Would that have meant that we would have lost all the other so-called gains because we would have had to reject the LCM?
No. When the bill was being drafted, we could have specifically requested that the power to make incidental provision that is in the commencement provisions should not extend to Scotland, but it did not seem necessary to do that.
It is inconsequential.
Yes.
I have a tiny question. I take it that it is perfectly legal for harbours to exist and operate without any harbour orders of any kind that would be caught by the bill.
That depends what you mean by “operate”. To do the sorts of things that harbour authorities need to do—to regulate traffic and charge—
I was making the simpler point that a harbour does not necessarily need to have a harbour authority.

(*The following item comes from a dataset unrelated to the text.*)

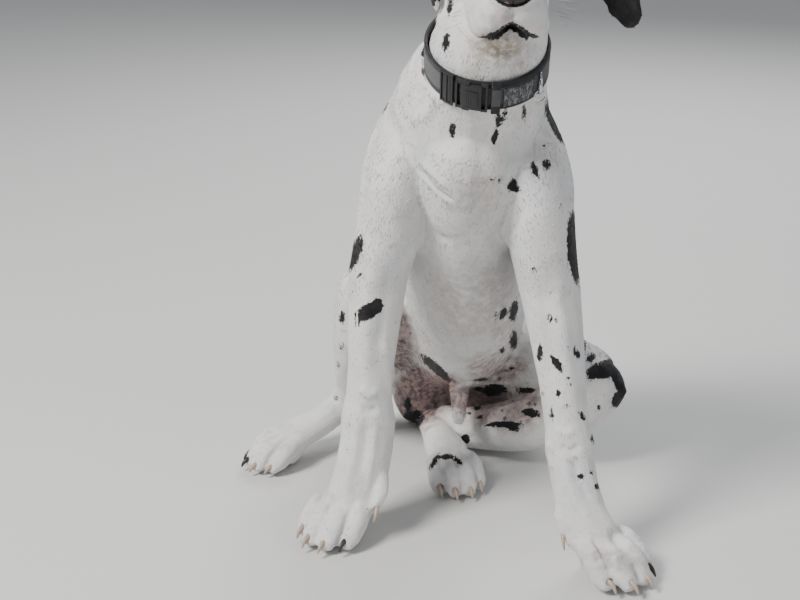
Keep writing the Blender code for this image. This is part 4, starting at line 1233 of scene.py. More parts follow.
# Strokes on one side of the head, which are mirrored to the other.
HEAD_STROKES = tuple(Stroke(*row) for row in (
    # Furrow of the brow, edge of the eye socket, fold over the upper lid, fold under the eye
    (((12.2, -8.6, 79.8), (12.4, -6.0, 82.0), (12.2, -2.5, 82.9)), 6.0, -0.9),
    (((13.2, -9.6, 79.2), (15.0, -9.0, 80.0), (17.2, -7.0, 79.3)), 5.0, 1.5),
    (((13.4, -10.2, 78.2), (14.9, -10.0, 78.75), (16.6, -8.4, 78.3)), 1.9, -1.1),
    (((13.2, -10.6, 76.9), (14.6, -10.2, 76.2), (16.6, -8.4, 76.5)), 2.2, -1.0),
    (((13.0, -11.6, 76.2), (14.8, -10.6, 75.2), (17.0, -8.0, 75.3)), 4.5, 1.0),
    # Temple hollow, cheekbone and the edge of the cheek muscle
    (((16.0, -5.0, 80.6), (17.0, -2.6, 80.8)), 11.0, -2.0),
    (((15.6, -9.0, 76.2), (17.2, -6.4, 76.6), (17.8, -3.6, 77.2)), 7.0, 1.4),
    (((15.4, -7.6, 74.6), (15.8, -6.8, 72.6), (15.6, -5.0, 70.8)), 6.0, -1.6),
    # Side of the muzzle, the pad of the whiskers and the hang of the upper lip
    (((13.2, -18.2, 74.4), (14.0, -15.0, 74.6), (14.4, -11.6, 74.4)), 7.0, -1.6),
    (((13.4, -18.0, 72.4), (14.2, -15.6, 72.0), (14.5, -12.6, 71.8)), 9.0, 1.6),
    (((14.6, -9.0, 72.6), (14.9, -7.8, 71.6), (15.0, -6.6, 70.9)), 3.0, -1.8),
    (((15.2, -8.6, 71.6), (15.6, -7.0, 70.4)), 5.0, 1.6),
    # Folds of the throat and of the side of the neck above the collar
    (((14.8, -4.4, 69.8), (15.8, -1.2, 69.6), (16.0, 2.0, 70.6)), 6.0, -1.6),
    (((14.2, -6.4, 68.6), (16.0, -2.6, 68.2), (16.4, 1.2, 69.0)), 6.0, 1.6),
    (((12.4, -11.0, 68.4), (13.6, -8.6, 68.8), (14.4, -6.4, 69.8)), 4.0, -1.4),
))

MIDDLE_STROKES = tuple(Stroke(*row) for row in (
    # The cleft below the nose, the ridge of the nose bone and the bump at the back of the skull
    (((11.3, -20.2, 72.9), (11.3, -19.9, 71.8), (11.3, -19.3, 70.8)), 2.2, -2.4),
    (((11.3, -18.0, 76.9), (11.3, -13.0, 77.5), (11.3, -10.4, 78.2)), 9.0, 1.2),
    (((11.3, -9.6, 79.0), (11.3, -7.4, 81.0), (11.3, -3.0, 82.9)), 4.0, -1.6),
    (((11.3, 2.2, 82.2), (11.3, 3.6, 80.6)), 9.0, 2.2),
))

BODY_STROKES = tuple(Stroke(*row) for row in (
    # Chest: the crease on the breast, the lower edge of the breast muscles, the groove between
    (((416, 169), (427, 180), (441, 193), (452, 199)), 2.6, -2.6),
    (((421, 163), (433, 174), (447, 187)), 5.0, 1.8),
    (((398, 214), (415, 231), (440, 238), (470, 236)), 7.0, -2.0),
    (((472, 236), (496, 238), (515, 226), (524, 206)), 7.0, -1.8),
    (((484, 128), (483, 160), (480, 200), (477, 232)), 9.0, -1.4),
    (((455, 150), (452, 180), (456, 212)), 16.0, 1.6),
    (((510, 150), (512, 180), (505, 212)), 16.0, 1.4),
    # Neck below the collar: the windpipe and the muscles beside it
    (((440, 96), (428, 112), (408, 126)), 9.0, 1.6),
    (((474, 112), (470, 132), (466, 150)), 8.0, 1.2),
    (((540, 104), (546, 122), (548, 140)), 8.0, -1.4),
    # Right foreleg: forearm muscle, tendons, wrist and pastern
    (((390, 262), (388, 292), (384, 322), (378, 350)), 8.0, -1.4),
    (((372, 262), (368, 300), (366, 340), (368, 380)), 9.0, 1.6),
    (((386, 340), (388, 372), (391, 392)), 6.0, 1.5),
    (((360, 388), (368, 396), (378, 392)), 6.0, 1.8),
    (((362, 409), (370, 412), (378, 408)), 5.0, -1.8),
    (((357, 420), (355, 446), (350, 470), (346, 498)), 6.0, 1.7),
    (((367, 424), (365, 446), (361, 472)), 4.5, -1.5),
    (((376, 424), (374, 446), (370, 474), (366, 500)), 5.0, 1.3),
    (((392, 432), (394, 446), (391, 462)), 6.0, 1.6),
    # Left foreleg
    (((541, 284), (545, 312), (548, 340), (552, 372)), 8.0, -1.5),
    (((560, 280), (562, 312), (566, 350), (570, 400)), 9.0, 1.6),
    (((556, 428), (564, 434), (576, 430)), 6.0, 1.7),
    (((560, 446), (570, 452), (580, 446)), 5.0, -1.8),
    (((548, 440), (548, 456), (552, 470)), 6.0, 1.5),
    (((564, 462), (568, 484), (578, 506), (592, 524)), 6.0, 1.5),
    (((574, 456), (579, 480), (590, 502)), 4.5, -1.4),
    (((586, 458), (592, 480), (602, 500), (616, 520)), 5.0, 1.2),
    # Belly, groin and the left shank
    (((424, 300), (424, 322), (430, 342)), 9.0, -1.2),
    (((478, 380), (496, 378), (512, 370), (524, 358)), 4.0, -1.6),
    (((486, 402), (504, 398), (524, 386), (540, 376)), 3.0, -1.6),
    (((478, 414), (500, 408), (524, 400), (542, 392)), 3.0, 1.6),
    (((450, 444), (470, 431), (500, 420), (530, 424)), 6.0, 1.6),
    (((444, 472), (446, 484)), 2.2, -1.6),
    # Round top of the left knee
    (((606, 349), (616, 355), (624, 364), (629, 374)), 14.0, 2.8),
    (((633, 386), (635, 394), (630, 404)), 9.0, -2.0),
    # Back: the row of the spine with a hollow on each side, and the hip bones
    (((8.4, 17.0, 59.7), (8.3, 21.0, 53.5), (8.7, 25.4, 46.1), (9.3, 30.5, 36.0),
      (9.4, 35.0, 26.4), (8.9, 41.5, 17.0)), 6.0, 1.6),
    (((5.8, 17.0, 58.6), (5.6, 21.4, 52.0), (5.8, 26.0, 44.0), (6.4, 31.0, 34.0),
      (6.6, 36.0, 24.0)), 12.0, -1.6),
    (((11.4, 17.0, 58.6), (11.4, 21.4, 52.0), (11.8, 26.0, 44.0), (12.2, 31.0, 34.0),
      (11.6, 36.0, 24.0)), 12.0, -1.6),
    (((3.4, 37.0, 22.5), (4.4, 38.4, 20.6)), 12.0, 2.4),
    (((13.8, 37.0, 22.5), (13.2, 38.4, 20.6)), 12.0, 2.4),
    # Shoulder blades: the raised spine and the hollow behind
    (((14.6, 11.0, 58.0), (17.8, 5.4, 52.0), (20.2, 0.4, 46.0)), 9.0, 1.8),
    (((15.6, 14.0, 53.0), (18.6, 10.4, 47.0), (19.8, 8.6, 41.0)), 11.0, -2.4),
    (((2.4, 13.4, 58.0), (-1.4, 9.0, 52.0), (-4.2, 4.2, 46.0)), 9.0, 1.8),
    (((1.4, 16.4, 53.0), (-2.0, 13.4, 47.0), (-3.6, 12.2, 41.0)), 11.0, -2.4),
    # Elbows and the groove down the outer side of each forearm
    (((19.4, 8.8, 36.6), (19.4, 8.4, 33.8)), 9.0, 3.0),
    (((-3.2, 12.8, 36.6), (-3.4, 12.6, 33.8)), 9.0, 3.0),
    (((22.8, 3.4, 33.0), (23.4, 2.0, 26.0), (23.6, 0.6, 20.0)), 5.0, -1.6),
    (((-6.8, 8.4, 33.0), (-7.2, 7.8, 26.0), (-7.2, 7.0, 20.0)), 5.0, -1.6),
    # The small pad behind each wrist
    (((21.8, 2.0, 13.6), (22.0, 1.4, 12.6)), 6.0, 3.2),
    (((-4.0, 9.6, 13.6), (-4.2, 9.2, 12.6)), 6.0, 3.2),
    # Ribs on the right side and the left
    *((((across[0], 22.0 - 3.4 * step, 42.0 + 4.2 * step),
        (across[1], 17.5 - 3.2 * step, 37.5 + 4.2 * step),
        (across[2], 12.5 - 3.0 * step, 33.5 + 4.2 * step)), 6.0, -0.9)
      for across in ((-1.2, -2.4, -0.6), (18.4, 19.4, 17.8)) for step in range(3)),
    # Thighs: the kneecap, and the groove between the muscles of the outer side
    (((-6.0, 18.4, 27.6), (-6.4, 18.6, 25.4)), 9.0, 2.4),
    (((-5.4, 34.0, 15.0), (-7.0, 29.0, 20.0), (-7.8, 25.0, 23.0)), 8.0, -2.2),
    (((31.4, 20.6, 14.0), (31.8, 21.2, 12.0)), 9.0, 2.4),
    (((16.0, 38.6, 17.6), (21.0, 33.4, 19.4), (26.0, 28.6, 18.4)), 8.0, -2.0),
    # Shanks: the hollow before the long tendon, the tendon and the point of the hock
    (((-9.4, 27.6, 16.0), (-9.4, 30.0, 12.0), (-9.4, 31.6, 8.4)), 5.0, -2.4),
    (((-7.2, 31.4, 17.0), (-7.4, 33.2, 12.0), (-7.4, 34.4, 7.6)), 5.0, 2.0),
    (((-7.4, 34.8, 6.4), (-7.6, 34.6, 4.6)), 7.0, 2.2),
    (((3.2, 29.4, 3.4), (3.0, 28.2, 4.4)), 6.0, 2.0),
))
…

I think that there are examples of harbours that have no formal harbour authority.
That is all I wanted.
Would that be subject to parliamentary control?
Do you mean running a harbour without a harbour authority?
No. I beg your pardon. I was referring to Bruce Crawford’s question about the commencement powers.
The commencement order that will be made under that power would be laid before the Scottish Parliament.
If members have no further questions, I thank the witnesses and suspend the meeting briefly to allow them to go.